If you have your own business, you can take advantage of several deductions, like the home office deduction as well as deductions for other business expenses. Fortunately, tax reform hasn’t changed whether you can claim these deductions — even if you take the standard deduction.
If you use part of your home exclusively for work, you can deduct that percentage from your household expenses. For example, if your home office takes up 10 percent of your house, you can deduct 10 percent of your mortgage for rent and utilities.
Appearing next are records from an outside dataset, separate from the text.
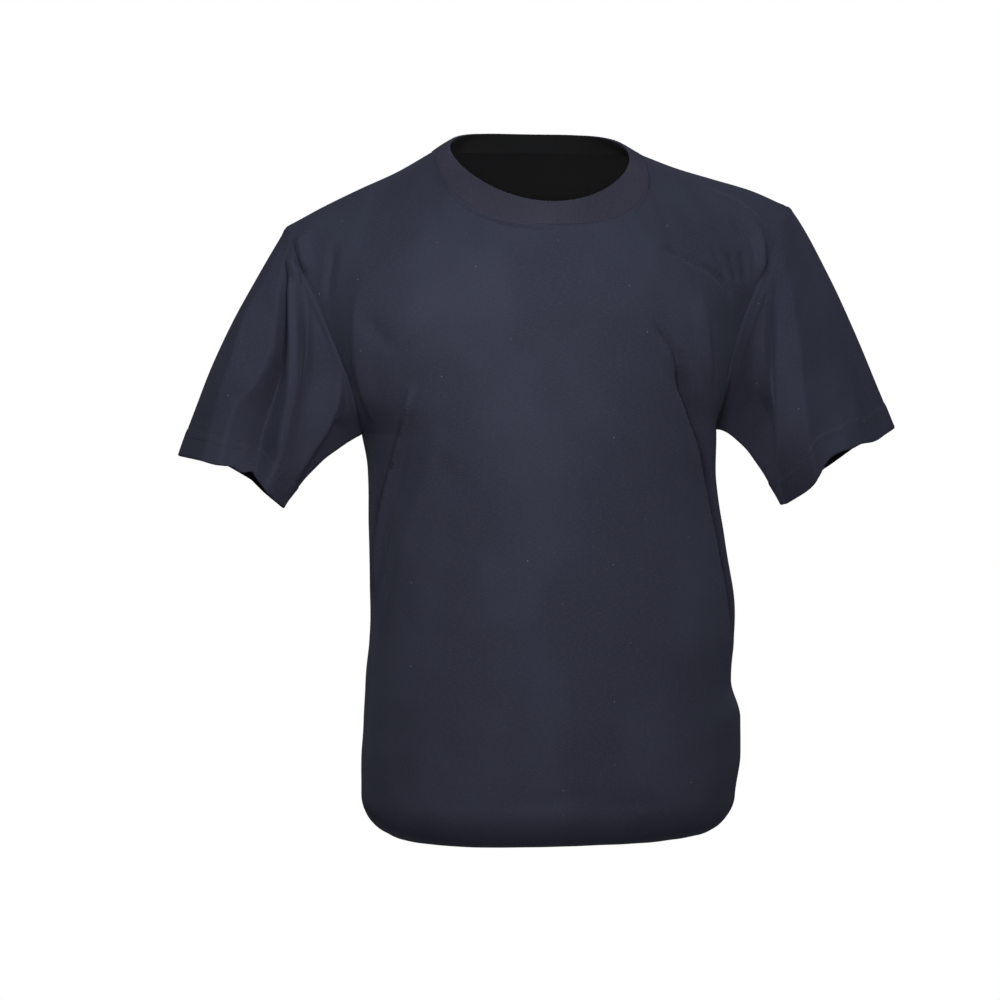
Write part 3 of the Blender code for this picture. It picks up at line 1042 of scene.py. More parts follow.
@dataclass
class Panel(SewnPart):
    """The front or the back of the body, from the hem under it to the shoulder seams.

    Folds die away within side_hold of a side seam and top_hold of the top edge, but run on into
    the armhole, fully from armhole_rise above the underarms. A tuck also moves the cloth aside,
    by tuck_slant of its depth. Seam allowances stand up as ridges below the neck and shoulder
    seams and beside the side seams; the neck's stands higher, by neck_strain times its height,
    at a place across where the seam pulls.
    """

    face: Face
    form: BodyForm
    folds: tuple[Fold, ...]
    tucks: tuple[Tuck, ...]
    ripple_start: float
    side_hold: float = 0.026
    armhole_rise: float = 0.050
    top_hold: float = 0.030
    tuck_slant: float = 0.3
    neck_ridge: Ridge = Ridge(0.0045, 0.002475, 0.0009)
    neck_strain: Ridge = Ridge(-0.045, 0.034, 5.0)
    shoulder_ridge: Ridge = Ridge(0.0045, 0.0027, 0.00036)
    side_ridge: Ridge = Ridge(0.0040, 0.0035, 0.0009)
    side_waves: tuple[float, float] = (0.011, 0.043)

    def lay(self) -> None:
        """Lays the panel's cloth, its columns ordered so that the outside faces out."""
        front = self.face is Face.FRONT
        neck = self.cells.front_neck if front else self.cells.back_neck
        across = columns(self.form.neck_share, self.cells.shoulder, neck)
        points = self.form.grid(across, self.face, self.cells)
        reach = arc_lengths(points, 1)
        middle = int(np.abs(across).argmin())
        reach = reach - reach[:, middle:middle + 1]
        wall = np.full(reach.shape, self.jersey_wall)
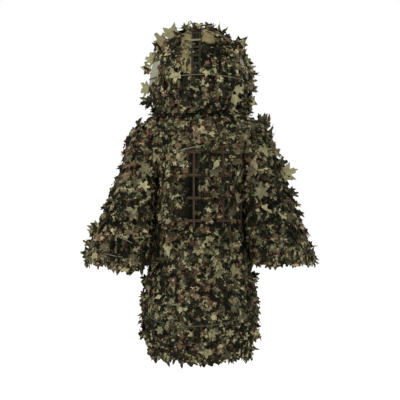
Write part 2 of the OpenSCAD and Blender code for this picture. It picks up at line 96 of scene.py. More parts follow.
def make_studio():
    scene = bpy.context.scene
    scene.view_settings.view_transform = "Standard"
    scene.world = bpy.data.worlds.new("studio")
    scene.world.use_nodes = True
    background = scene.world.node_tree.nodes["Background"]
    background.inputs["Color"].default_value = (1, 1, 1, 1)
    background.inputs["Strength"].default_value = 1.0
    add_area_light("key_back", BACK_LIGHT, 70)
    add_area_light("key_front", FRONT_LIGHT, 60)
    bpy.ops.mesh.primitive_plane_add(size=FLOOR_SIZE, location=(0, 0, FLOOR_Z))
    floor = bpy.context.object
    floor.name = "floor"
    shader = Shader("floor")
    shader.fill(shader.surface, {"Emission Color": (1, 1, 1, 1), "Emission Strength": 0.12})
    floor.data.materials.append(shader.finish((0.9, 0.9, 0.9, 1), 0.9, specular=0))


# ---------------------------------------------------------------- materials


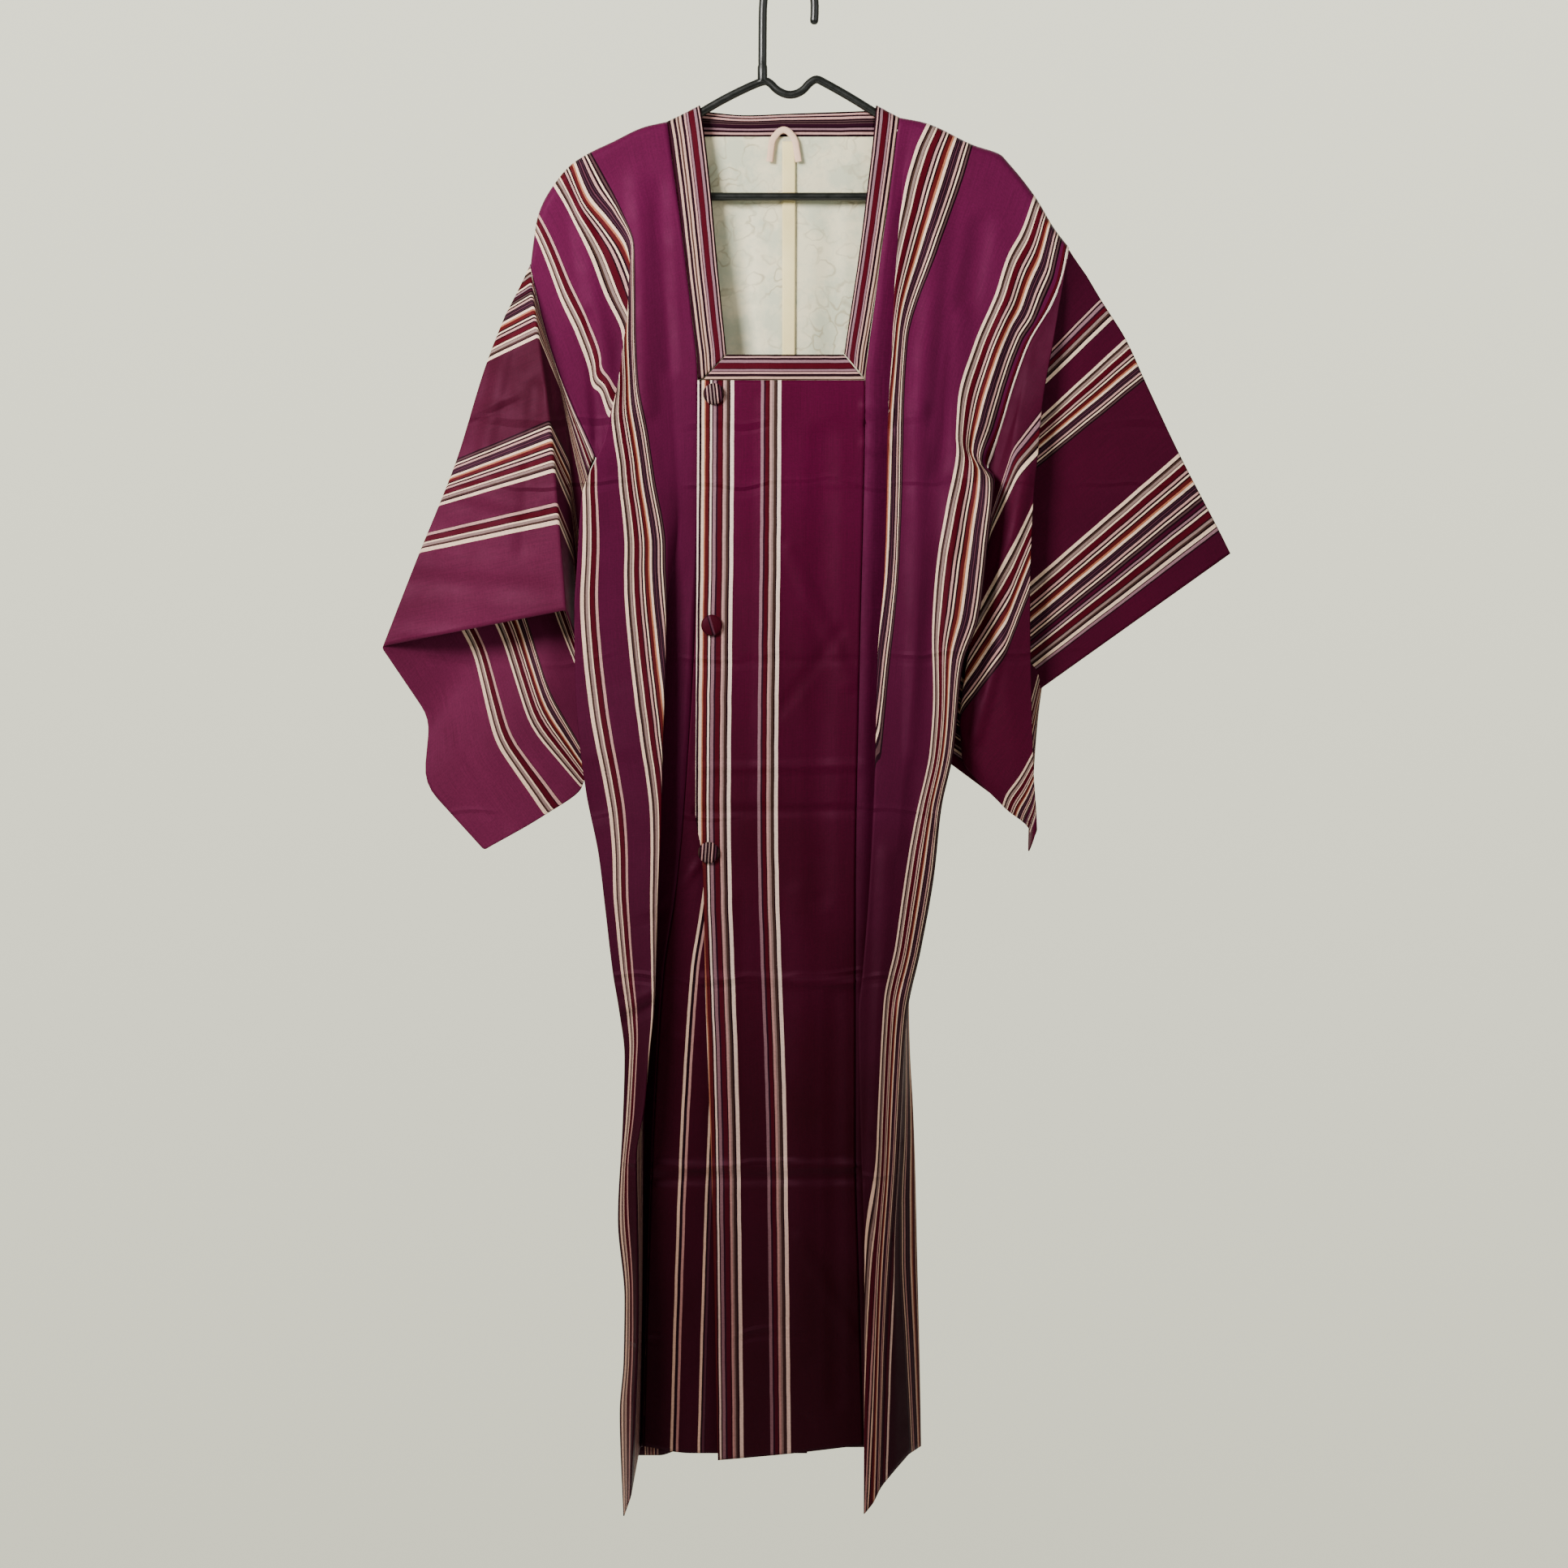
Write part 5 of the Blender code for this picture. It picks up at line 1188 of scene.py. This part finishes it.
# One group of threads across the cloth: a ramp of hard-edged stripes, clear outside
def stripe_group(tree, across, chart, begins, ends):
    width = chart[-1][0]
    total = width + 2.0 * CLEAR_EDGE
    margin = CLEAR_EDGE * (ends - begins) / width
    node = tree.nodes.new("ShaderNodeValToRGB")
    ramp = node.color_ramp
    ramp.interpolation = "CONSTANT"
    ramp.elements[0].color = CLEAR
    ramp.elements[1].color = CLEAR
    ramp.elements[1].position = (width + CLEAR_EDGE) / total
    start = 0.0
    for end, thread in chart:
        stop = ramp.elements.new((start + CLEAR_EDGE) / total)
        stop.color = (*shade(THREADS[thread]), 1.0)
        start = end
    place = fitted(tree, across, metres(begins - margin, ends + margin), (0.0, 1.0))
    tree.links.new(place, node.inputs["Fac"])
    return node.outputs["Color"], node.outputs["Alpha"]


# Marks across the coat where it was folded away: a trough and a ridge at each height
def fold_marks(tree, height, strength_at):
    top = FOLD_MARKS[0] + MARK_MARGIN
    run = top - FOLD_MARKS[-1] + MARK_MARGIN
    node = tree.nodes.new("ShaderNodeValToRGB")
    ramp = node.color_ramp
    ramp.elements[0].color = LEVEL
    ramp.elements[1].color = LEVEL
    for mark in FOLD_MARKS:
        for offset, rise in MARK_PROFILE:
            stop = ramp.elements.new((top - mark + offset) / run)
            stop.color = (rise, rise, rise, 1.0)
    tree.links.new(fitted(tree, height, metres(top, top - run), (0.0, 1.0)), node.inputs["Fac"])
    return math_node(tree, "MULTIPLY", math_node(tree, "SUBTRACT", node.outputs["Color"], 0.5), strength_at)


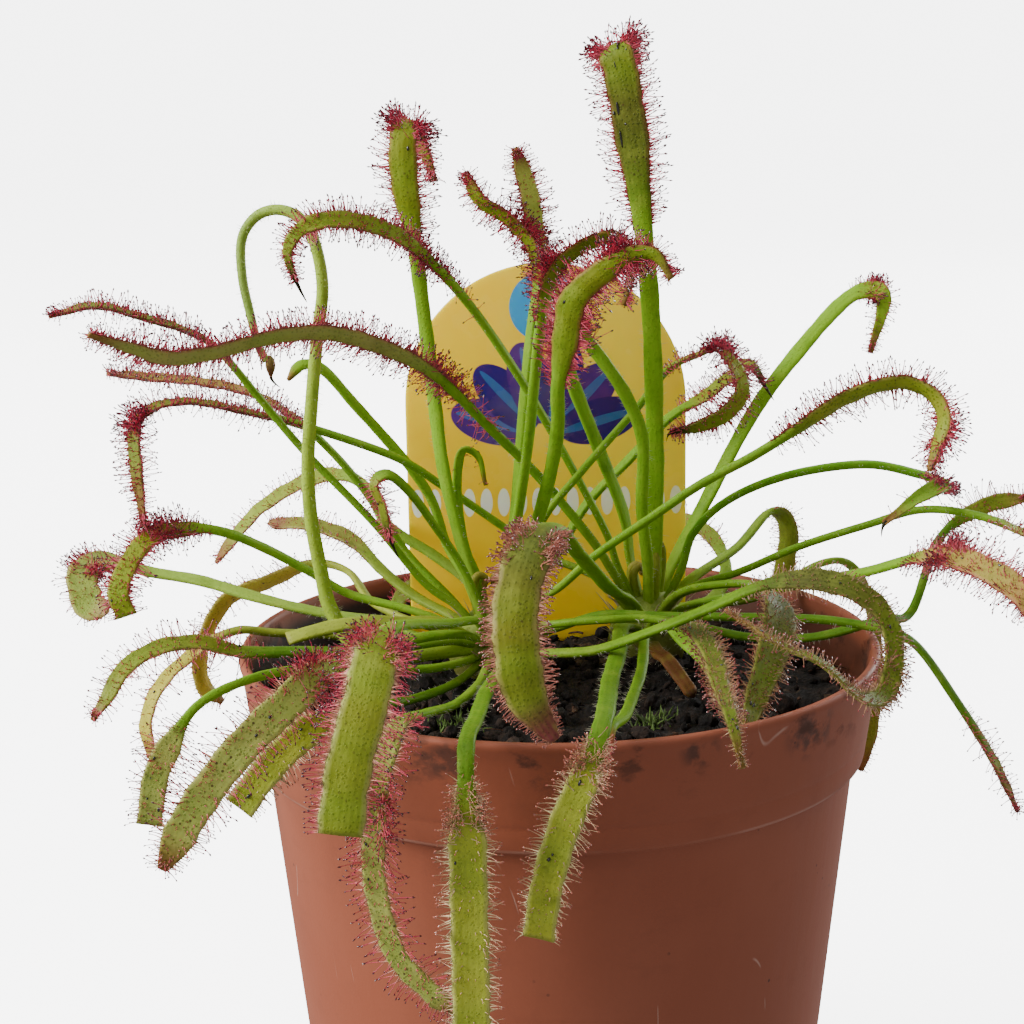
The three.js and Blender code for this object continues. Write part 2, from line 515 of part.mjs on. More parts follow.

A big bonus of having an online business is that because of the new tax reform, you can now claim a 20 percent tax deduction on qualified business income if you’re the sole proprietor or if your business is structured as an S Corporation. In addition to this, you can deduct qualifying business expenses, such as web hosting and domain fees, office supplies, and even the cost of hiring someone to redesign your website.
Depending on how your business is structured, you can use IRS Form Schedule C or Form 1120 to report your business income and claim any deductions.
If you hire a designer, that person will likely be classified as a 1099 independent contractor if you pay them more than $600 during the year and they aren’t an employee to whom you pay benefits or deduct taxes from their income.
The same goes for any external resource you hire, whether it’s a web or graphic designer, an SEO specialist, or someone to run your business’s social media pages.
If you pay them, make sure to deduct this business expense and to work with an accountant to create a 1099 form for them so that they can file their tax return.
Online business tax filing can be tricky if you’ve never owned a business before. That’s why it’s important to get advice from a tax professional who can make sure you pay taxes on the money you earn from your business. One of the joys of working for yourself is the flexibility and income potential, so just make sure you’re prepared from a tax perspective to avoid any surprises from the IRS come April 15.